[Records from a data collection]
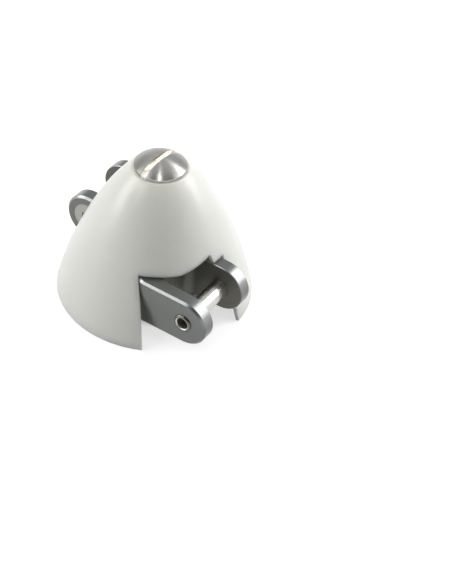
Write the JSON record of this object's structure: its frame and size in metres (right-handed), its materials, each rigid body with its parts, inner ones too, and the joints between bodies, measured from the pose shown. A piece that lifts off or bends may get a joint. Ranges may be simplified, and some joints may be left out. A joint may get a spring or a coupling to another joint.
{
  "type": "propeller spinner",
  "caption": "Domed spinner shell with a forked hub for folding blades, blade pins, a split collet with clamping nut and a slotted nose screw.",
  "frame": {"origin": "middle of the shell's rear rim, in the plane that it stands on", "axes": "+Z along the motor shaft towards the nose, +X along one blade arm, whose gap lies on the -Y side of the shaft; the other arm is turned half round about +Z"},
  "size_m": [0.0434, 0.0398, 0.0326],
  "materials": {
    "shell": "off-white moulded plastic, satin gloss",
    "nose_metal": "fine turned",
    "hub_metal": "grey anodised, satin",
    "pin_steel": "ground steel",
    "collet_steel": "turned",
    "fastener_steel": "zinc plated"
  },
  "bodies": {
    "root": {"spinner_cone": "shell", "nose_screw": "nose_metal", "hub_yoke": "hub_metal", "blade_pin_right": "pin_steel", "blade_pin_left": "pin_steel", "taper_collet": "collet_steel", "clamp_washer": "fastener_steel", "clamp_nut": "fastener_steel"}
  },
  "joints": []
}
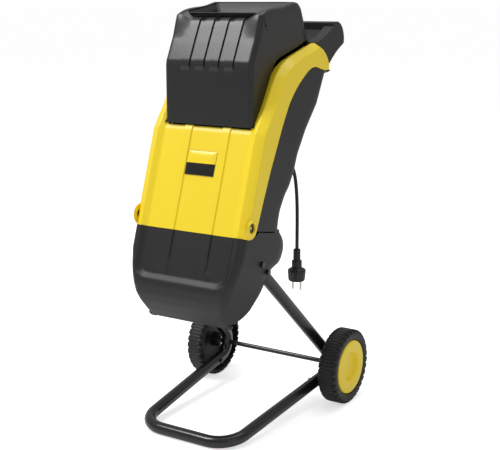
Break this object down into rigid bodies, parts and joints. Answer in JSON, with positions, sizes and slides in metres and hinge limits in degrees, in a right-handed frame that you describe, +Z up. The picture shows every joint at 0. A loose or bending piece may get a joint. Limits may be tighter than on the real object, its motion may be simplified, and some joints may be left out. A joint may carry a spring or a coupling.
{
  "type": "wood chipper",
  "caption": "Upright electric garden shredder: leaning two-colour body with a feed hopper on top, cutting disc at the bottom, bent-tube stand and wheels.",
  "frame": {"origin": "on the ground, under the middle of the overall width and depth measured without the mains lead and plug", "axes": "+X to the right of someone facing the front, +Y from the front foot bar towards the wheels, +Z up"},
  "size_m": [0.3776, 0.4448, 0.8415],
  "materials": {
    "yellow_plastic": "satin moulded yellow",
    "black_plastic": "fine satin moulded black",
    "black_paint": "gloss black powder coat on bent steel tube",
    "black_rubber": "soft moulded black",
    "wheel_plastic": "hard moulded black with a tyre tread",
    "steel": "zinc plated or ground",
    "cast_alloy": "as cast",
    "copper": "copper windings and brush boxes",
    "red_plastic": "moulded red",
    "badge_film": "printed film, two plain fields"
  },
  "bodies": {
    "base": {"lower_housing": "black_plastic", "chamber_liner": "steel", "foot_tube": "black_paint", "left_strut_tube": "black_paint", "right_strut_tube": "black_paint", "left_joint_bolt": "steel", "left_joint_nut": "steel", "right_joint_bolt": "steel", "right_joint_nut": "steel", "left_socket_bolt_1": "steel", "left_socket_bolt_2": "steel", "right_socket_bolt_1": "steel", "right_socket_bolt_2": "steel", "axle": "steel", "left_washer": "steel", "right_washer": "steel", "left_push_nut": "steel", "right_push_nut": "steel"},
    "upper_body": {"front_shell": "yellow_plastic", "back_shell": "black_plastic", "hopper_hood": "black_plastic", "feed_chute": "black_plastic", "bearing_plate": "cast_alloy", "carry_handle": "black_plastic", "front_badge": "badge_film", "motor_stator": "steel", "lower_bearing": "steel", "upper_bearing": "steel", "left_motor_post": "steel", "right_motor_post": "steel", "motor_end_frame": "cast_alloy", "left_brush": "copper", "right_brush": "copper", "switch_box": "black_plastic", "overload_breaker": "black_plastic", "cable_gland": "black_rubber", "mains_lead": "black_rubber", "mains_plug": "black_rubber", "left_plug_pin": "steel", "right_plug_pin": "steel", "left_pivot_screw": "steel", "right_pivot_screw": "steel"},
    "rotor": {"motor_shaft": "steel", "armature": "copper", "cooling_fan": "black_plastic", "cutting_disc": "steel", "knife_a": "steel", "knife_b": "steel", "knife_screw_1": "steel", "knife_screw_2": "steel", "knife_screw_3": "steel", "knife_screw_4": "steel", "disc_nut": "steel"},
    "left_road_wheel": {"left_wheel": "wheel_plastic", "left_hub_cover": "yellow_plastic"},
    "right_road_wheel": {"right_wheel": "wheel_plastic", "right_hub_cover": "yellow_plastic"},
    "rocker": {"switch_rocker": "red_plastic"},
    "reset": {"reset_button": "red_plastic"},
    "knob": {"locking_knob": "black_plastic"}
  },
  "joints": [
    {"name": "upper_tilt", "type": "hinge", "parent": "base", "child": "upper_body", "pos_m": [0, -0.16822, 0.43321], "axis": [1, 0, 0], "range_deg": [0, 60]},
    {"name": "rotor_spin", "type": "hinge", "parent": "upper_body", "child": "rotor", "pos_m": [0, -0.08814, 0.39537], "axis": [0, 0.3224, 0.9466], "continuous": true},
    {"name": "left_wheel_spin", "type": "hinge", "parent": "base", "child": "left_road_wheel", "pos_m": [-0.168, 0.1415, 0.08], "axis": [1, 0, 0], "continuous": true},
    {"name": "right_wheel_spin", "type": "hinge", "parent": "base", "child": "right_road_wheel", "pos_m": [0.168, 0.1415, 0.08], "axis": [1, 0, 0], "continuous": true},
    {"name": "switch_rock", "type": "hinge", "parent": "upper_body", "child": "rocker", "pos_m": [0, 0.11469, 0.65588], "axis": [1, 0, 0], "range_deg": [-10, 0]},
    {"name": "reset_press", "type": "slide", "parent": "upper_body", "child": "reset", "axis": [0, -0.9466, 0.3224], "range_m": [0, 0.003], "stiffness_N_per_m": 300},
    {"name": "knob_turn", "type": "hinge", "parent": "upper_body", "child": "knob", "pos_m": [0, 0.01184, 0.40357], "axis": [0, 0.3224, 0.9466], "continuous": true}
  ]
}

To be done:
Go through the material above line by line and copy it exactly.

Task solution:
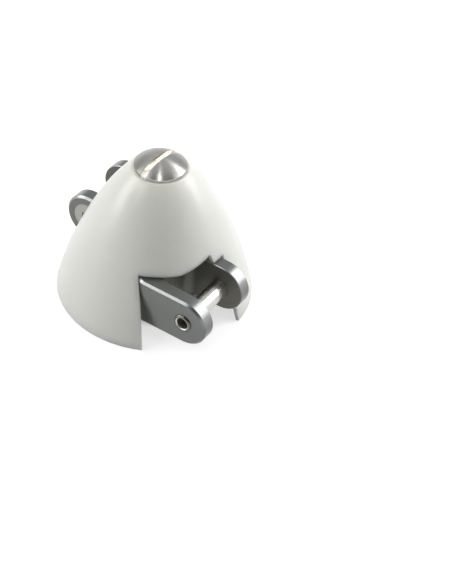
Write the JSON record of this object's structure: its frame and size in metres (right-handed), its materials, each rigid body with its parts, inner ones too, and the joints between bodies, measured from the pose shown. A piece that lifts off or bends may get a joint. Ranges may be simplified, and some joints may be left out. A joint may get a spring or a coupling to another joint.
{
  "type": "propeller spinner",
  "caption": "Domed spinner shell with a forked hub for folding blades, blade pins, a split collet with clamping nut and a slotted nose screw.",
  "frame": {"origin": "middle of the shell's rear rim, in the plane that it stands on", "axes": "+Z along the motor shaft towards the nose, +X along one blade arm, whose gap lies on the -Y side of the shaft; the other arm is turned half round about +Z"},
  "size_m": [0.0434, 0.0398, 0.0326],
  "materials": {
    "shell": "off-white moulded plastic, satin gloss",
    "nose_metal": "fine turned",
    "hub_metal": "grey anodised, satin",
    "pin_steel": "ground steel",
    "collet_steel": "turned",
    "fastener_steel": "zinc plated"
  },
  "bodies": {
    "root": {"spinner_cone": "shell", "nose_screw": "nose_metal", "hub_yoke": "hub_metal", "blade_pin_right": "pin_steel", "blade_pin_left": "pin_steel", "taper_collet": "collet_steel", "clamp_washer": "fastener_steel", "clamp_nut": "fastener_steel"}
  },
  "joints": []
}
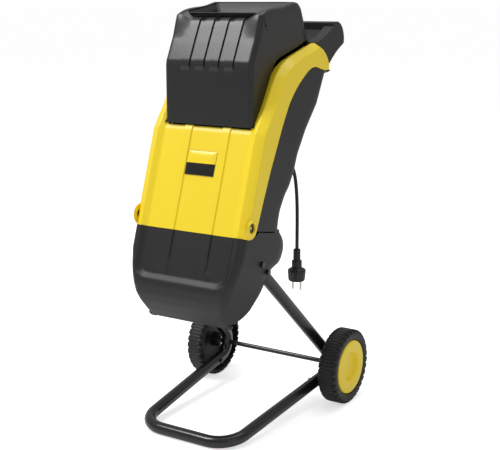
Break this object down into rigid bodies, parts and joints. Answer in JSON, with positions, sizes and slides in metres and hinge limits in degrees, in a right-handed frame that you describe, +Z up. The picture shows every joint at 0. A loose or bending piece may get a joint. Limits may be tighter than on the real object, its motion may be simplified, and some joints may be left out. A joint may carry a spring or a coupling.
{
  "type": "wood chipper",
  "caption": "Upright electric garden shredder: leaning two-colour body with a feed hopper on top, cutting disc at the bottom, bent-tube stand and wheels.",
  "frame": {"origin": "on the ground, under the middle of the overall width and depth measured without the mains lead and plug", "axes": "+X to the right of someone facing the front, +Y from the front foot bar towards the wheels, +Z up"},
  "size_m": [0.3776, 0.4448, 0.8415],
  "materials": {
    "yellow_plastic": "satin moulded yellow",
    "black_plastic": "fine satin moulded black",
    "black_paint": "gloss black powder coat on bent steel tube",
    "black_rubber": "soft moulded black",
    "wheel_plastic": "hard moulded black with a tyre tread",
    "steel": "zinc plated or ground",
    "cast_alloy": "as cast",
    "copper": "copper windings and brush boxes",
    "red_plastic": "moulded red",
    "badge_film": "printed film, two plain fields"
  },
  "bodies": {
    "base": {"lower_housing": "black_plastic", "chamber_liner": "steel", "foot_tube": "black_paint", "left_strut_tube": "black_paint", "right_strut_tube": "black_paint", "left_joint_bolt": "steel", "left_joint_nut": "steel", "right_joint_bolt": "steel", "right_joint_nut": "steel", "left_socket_bolt_1": "steel", "left_socket_bolt_2": "steel", "right_socket_bolt_1": "steel", "right_socket_bolt_2": "steel", "axle": "steel", "left_washer": "steel", "right_washer": "steel", "left_push_nut": "steel", "right_push_nut": "steel"},
    "upper_body": {"front_shell": "yellow_plastic", "back_shell": "black_plastic", "hopper_hood": "black_plastic", "feed_chute": "black_plastic", "bearing_plate": "cast_alloy", "carry_handle": "black_plastic", "front_badge": "badge_film", "motor_stator": "steel", "lower_bearing": "steel", "upper_bearing": "steel", "left_motor_post": "steel", "right_motor_post": "steel", "motor_end_frame": "cast_alloy", "left_brush": "copper", "right_brush": "copper", "switch_box": "black_plastic", "overload_breaker": "black_plastic", "cable_gland": "black_rubber", "mains_lead": "black_rubber", "mains_plug": "black_rubber", "left_plug_pin": "steel", "right_plug_pin": "steel", "left_pivot_screw": "steel", "right_pivot_screw": "steel"},
    "rotor": {"motor_shaft": "steel", "armature": "copper", "cooling_fan": "black_plastic", "cutting_disc": "steel", "knife_a": "steel", "knife_b": "steel", "knife_screw_1": "steel", "knife_screw_2": "steel", "knife_screw_3": "steel", "knife_screw_4": "steel", "disc_nut": "steel"},
    "left_road_wheel": {"left_wheel": "wheel_plastic", "left_hub_cover": "yellow_plastic"},
    "right_road_wheel": {"right_wheel": "wheel_plastic", "right_hub_cover": "yellow_plastic"},
    "rocker": {"switch_rocker": "red_plastic"},
    "reset": {"reset_button": "red_plastic"},
    "knob": {"locking_knob": "black_plastic"}
  },
  "joints": [
    {"name": "upper_tilt", "type": "hinge", "parent": "base", "child": "upper_body", "pos_m": [0, -0.16822, 0.43321], "axis": [1, 0, 0], "range_deg": [0, 60]},
    {"name": "rotor_spin", "type": "hinge", "parent": "upper_body", "child": "rotor", "pos_m": [0, -0.08814, 0.39537], "axis": [0, 0.3224, 0.9466], "continuous": true},
    {"name": "left_wheel_spin", "type": "hinge", "parent": "base", "child": "left_road_wheel", "pos_m": [-0.168, 0.1415, 0.08], "axis": [1, 0, 0], "continuous": true},
    {"name": "right_wheel_spin", "type": "hinge", "parent": "base", "child": "right_road_wheel", "pos_m": [0.168, 0.1415, 0.08], "axis": [1, 0, 0], "continuous": true},
    {"name": "switch_rock", "type": "hinge", "parent": "upper_body", "child": "rocker", "pos_m": [0, 0.11469, 0.65588], "axis": [1, 0, 0], "range_deg": [-10, 0]},
    {"name": "reset_press", "type": "slide", "parent": "upper_body", "child": "reset", "axis": [0, -0.9466, 0.3224], "range_m": [0, 0.003], "stiffness_N_per_m": 300},
    {"name": "knob_turn", "type": "hinge", "parent": "upper_body", "child": "knob", "pos_m": [0, 0.01184, 0.40357], "axis": [0, 0.3224, 0.9466], "continuous": true}
  ]
}